**DATA SECTION:**
++++++++++

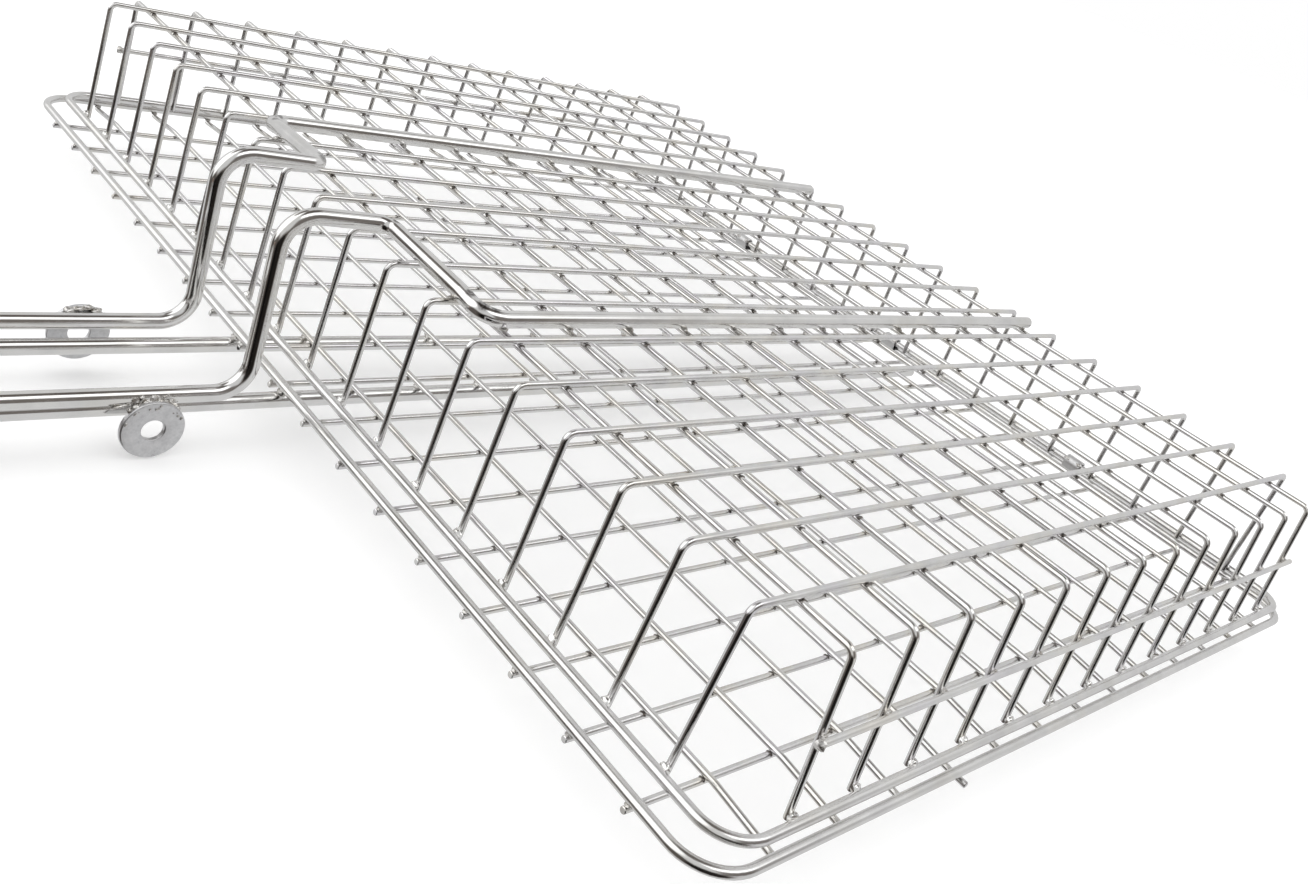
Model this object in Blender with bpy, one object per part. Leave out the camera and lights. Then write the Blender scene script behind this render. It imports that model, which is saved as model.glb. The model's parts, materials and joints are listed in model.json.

++++++++++

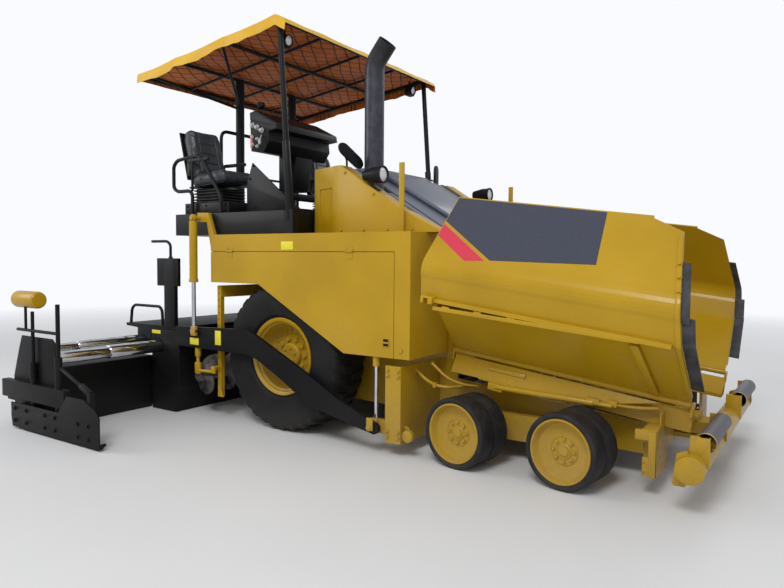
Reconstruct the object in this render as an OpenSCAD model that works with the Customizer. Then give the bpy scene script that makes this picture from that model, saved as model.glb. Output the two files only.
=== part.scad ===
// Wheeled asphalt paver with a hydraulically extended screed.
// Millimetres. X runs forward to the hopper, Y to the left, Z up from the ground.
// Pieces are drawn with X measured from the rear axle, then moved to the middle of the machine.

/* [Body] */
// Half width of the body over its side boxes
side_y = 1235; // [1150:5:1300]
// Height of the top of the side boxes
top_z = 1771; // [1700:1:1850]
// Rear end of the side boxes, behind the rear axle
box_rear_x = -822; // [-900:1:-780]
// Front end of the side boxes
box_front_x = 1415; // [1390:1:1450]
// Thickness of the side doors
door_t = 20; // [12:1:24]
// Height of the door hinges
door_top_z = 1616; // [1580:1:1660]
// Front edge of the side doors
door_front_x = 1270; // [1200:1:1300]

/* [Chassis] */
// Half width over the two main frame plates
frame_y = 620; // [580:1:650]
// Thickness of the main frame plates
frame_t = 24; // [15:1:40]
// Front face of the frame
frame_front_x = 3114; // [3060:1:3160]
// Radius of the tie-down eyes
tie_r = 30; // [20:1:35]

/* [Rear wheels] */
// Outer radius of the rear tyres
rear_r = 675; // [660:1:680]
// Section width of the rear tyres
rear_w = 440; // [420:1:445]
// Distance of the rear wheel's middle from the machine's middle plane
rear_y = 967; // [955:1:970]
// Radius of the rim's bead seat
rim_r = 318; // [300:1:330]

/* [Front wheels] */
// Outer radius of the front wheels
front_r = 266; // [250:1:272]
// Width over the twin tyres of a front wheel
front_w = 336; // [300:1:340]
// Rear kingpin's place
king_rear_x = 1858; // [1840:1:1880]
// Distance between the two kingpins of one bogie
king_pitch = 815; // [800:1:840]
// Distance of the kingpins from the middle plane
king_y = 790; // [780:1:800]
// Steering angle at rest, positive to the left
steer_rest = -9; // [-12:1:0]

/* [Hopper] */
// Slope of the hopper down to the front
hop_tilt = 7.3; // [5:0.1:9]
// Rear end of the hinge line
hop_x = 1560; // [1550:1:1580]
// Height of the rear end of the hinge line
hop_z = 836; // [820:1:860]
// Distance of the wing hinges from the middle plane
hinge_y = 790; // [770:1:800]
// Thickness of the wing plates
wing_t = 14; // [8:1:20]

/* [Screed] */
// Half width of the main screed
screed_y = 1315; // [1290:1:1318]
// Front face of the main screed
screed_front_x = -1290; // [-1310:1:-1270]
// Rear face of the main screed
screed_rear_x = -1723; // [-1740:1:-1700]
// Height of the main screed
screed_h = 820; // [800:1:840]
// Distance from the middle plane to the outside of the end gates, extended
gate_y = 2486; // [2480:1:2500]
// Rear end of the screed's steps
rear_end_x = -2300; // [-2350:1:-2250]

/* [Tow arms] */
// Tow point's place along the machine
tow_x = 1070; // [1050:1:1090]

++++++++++

**TASK DETAILS:**
Quote nothing but the lines that run from the line containing "Reconstruct the object" through the line containing "tie_r = 30; // [20:1:35]", keeping both of them word for word.

**EXERCISE RESPONSE:**
Reconstruct the object in this render as an OpenSCAD model that works with the Customizer. Then give the bpy scene script that makes this picture from that model, saved as model.glb. Output the two files only.
=== part.scad ===
// Wheeled asphalt paver with a hydraulically extended screed.
// Millimetres. X runs forward to the hopper, Y to the left, Z up from the ground.
// Pieces are drawn with X measured from the rear axle, then moved to the middle of the machine.

/* [Body] */
// Half width of the body over its side boxes
side_y = 1235; // [1150:5:1300]
// Height of the top of the side boxes
top_z = 1771; // [1700:1:1850]
// Rear end of the side boxes, behind the rear axle
box_rear_x = -822; // [-900:1:-780]
// Front end of the side boxes
box_front_x = 1415; // [1390:1:1450]
// Thickness of the side doors
door_t = 20; // [12:1:24]
// Height of the door hinges
door_top_z = 1616; // [1580:1:1660]
// Front edge of the side doors
door_front_x = 1270; // [1200:1:1300]

/* [Chassis] */
// Half width over the two main frame plates
frame_y = 620; // [580:1:650]
// Thickness of the main frame plates
frame_t = 24; // [15:1:40]
// Front face of the frame
frame_front_x = 3114; // [3060:1:3160]
// Radius of the tie-down eyes
tie_r = 30; // [20:1:35]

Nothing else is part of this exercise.